Hugs for the bad start to your vacation.  I know you have been looking forward to this.  We would have done a quick stop for food also.  I can't even imagine getting to the resort that late with no food and Bonnet Creek does not have room service.

While I always enjoy our stays at Bonnet Creek, sometimes that front desk staff just does not know what they are doing and management is never available.  I am thankful that they didn't rent your unit out since they are know to overbook

Chris, 
I own alot of Wyndham points, but with my other ownerships, it can be much cheaper to trade into Bonnet Creek through RCI, so why should I waste the points.  I am sure this is what Cindy was doing.
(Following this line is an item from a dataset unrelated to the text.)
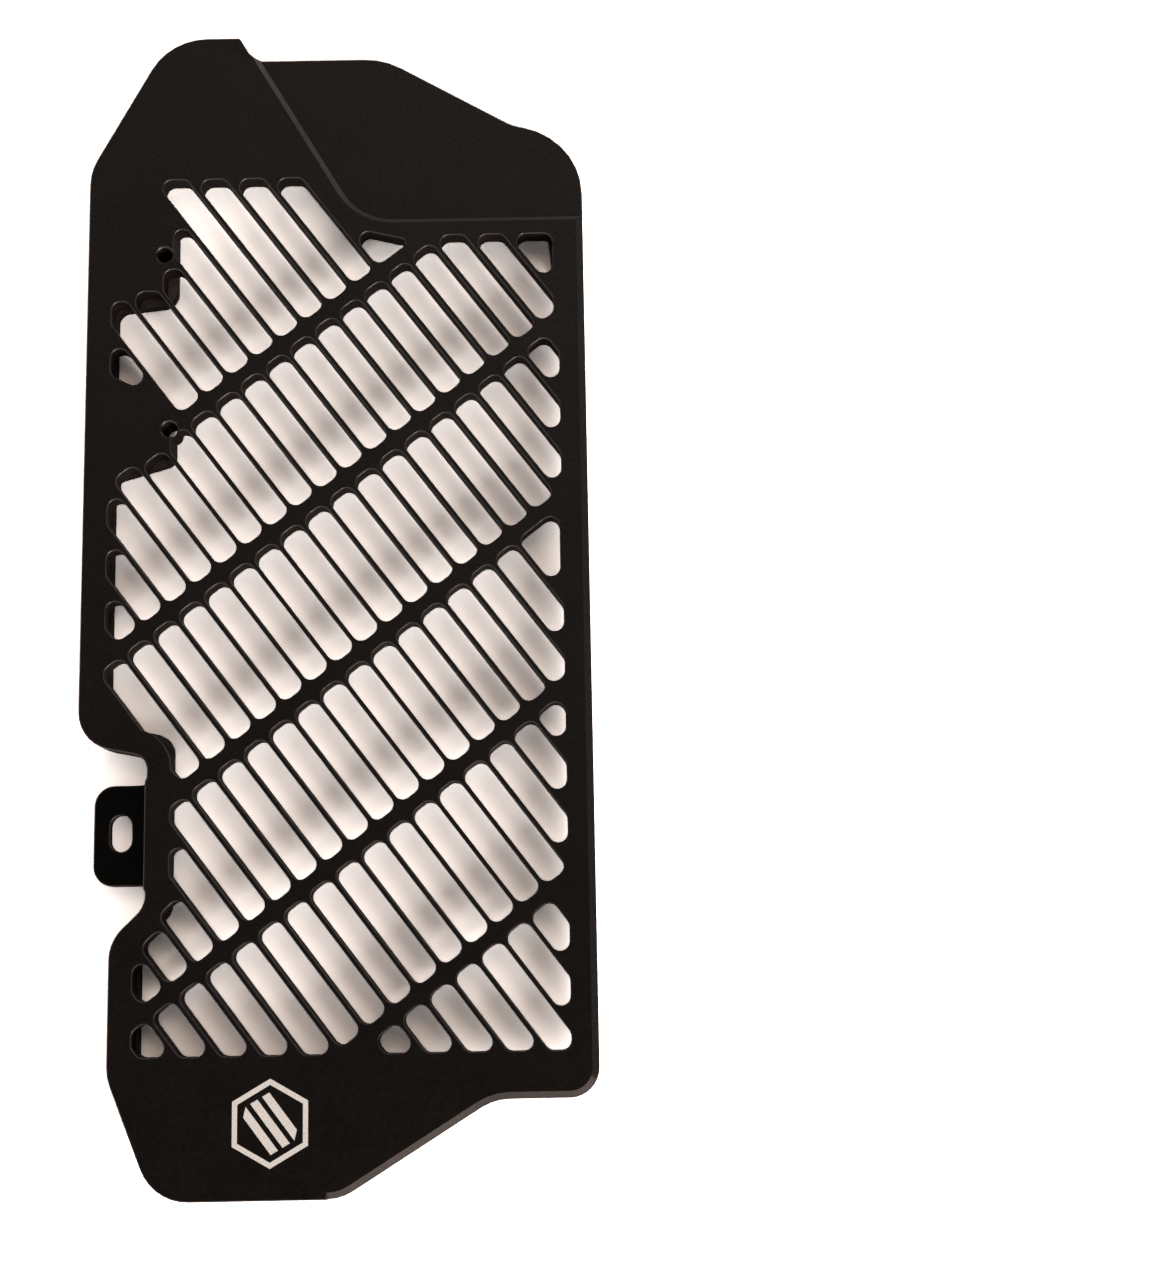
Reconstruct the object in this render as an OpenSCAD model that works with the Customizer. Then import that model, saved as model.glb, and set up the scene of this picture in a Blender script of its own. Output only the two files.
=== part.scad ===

I think Cindy would have had the same problem with or without the printed confirmations.  Who is to say that she didn't print the confirmations and then cancel one of them?  I think the staff would have still given her a hard time, especially since there were initially two units and then one was cancelled in the their system.

Hope today went much better.


----------



## tschwa2

I agree I think the front desk would have had the same problem if they couldn't find the reservations in the computer even if Cindy had presented written confirmations dated the same day from RCI.

Sounds similar to the problem rrlongwell had at Edisto.  Except he/she claimed to show up for a Wyndham reservation with confirmation in hand and had trouble getting her reserved unit.


----------



## WeLovetoTravel

Bonnett Creek is hands down my favorite resort. We visit at least 3 times a year. I am so sorry that Cindy had such an awful experience. Mistakes happen, but for me anyway, rarely at Bonnett Creek. The staff is usually friendly and accomodating. If there is ever a problem in our Unit, I call and get it fixed. We have never had to go through a lost reservation experience. (thank goodness!) I would encourage Cindy to write a letter to the resort manager, and maybe Wyndham corporate. They should not have incompetent staff working! It makes a bad name for the whole resort! Maybe the girls were new, if so, where was the supervisor? Why wasn't the night manager handling this personally? It is so upsetting when my "home resort" gets such bad comments! Cindy and family, I sure hope you are enjoying your vacation now that the room situation is fixed.


----------



## Rent_Share

And for those of you who are/were smug about the OP not having the paper copy




			
				rickandcindy23 said:
			
		

> Even seeing the written confirmations, when we forwarded them to these two buffoons' *personal email accounts*, they couldn't see the difference between the two confirmations. We pointed out that there were two different relation numbers. Apparently it was something they never saw before.


 
An electronic copy was forwarded to the front desk clerks, who obviously were too low on the totem pole to have a Wyndham email account.


----------



## Don40

I too have had lousy customer service at BC in the last year.  I think that BC has gotten so big they can hardly keep up with maintenance, training and hiring quality people.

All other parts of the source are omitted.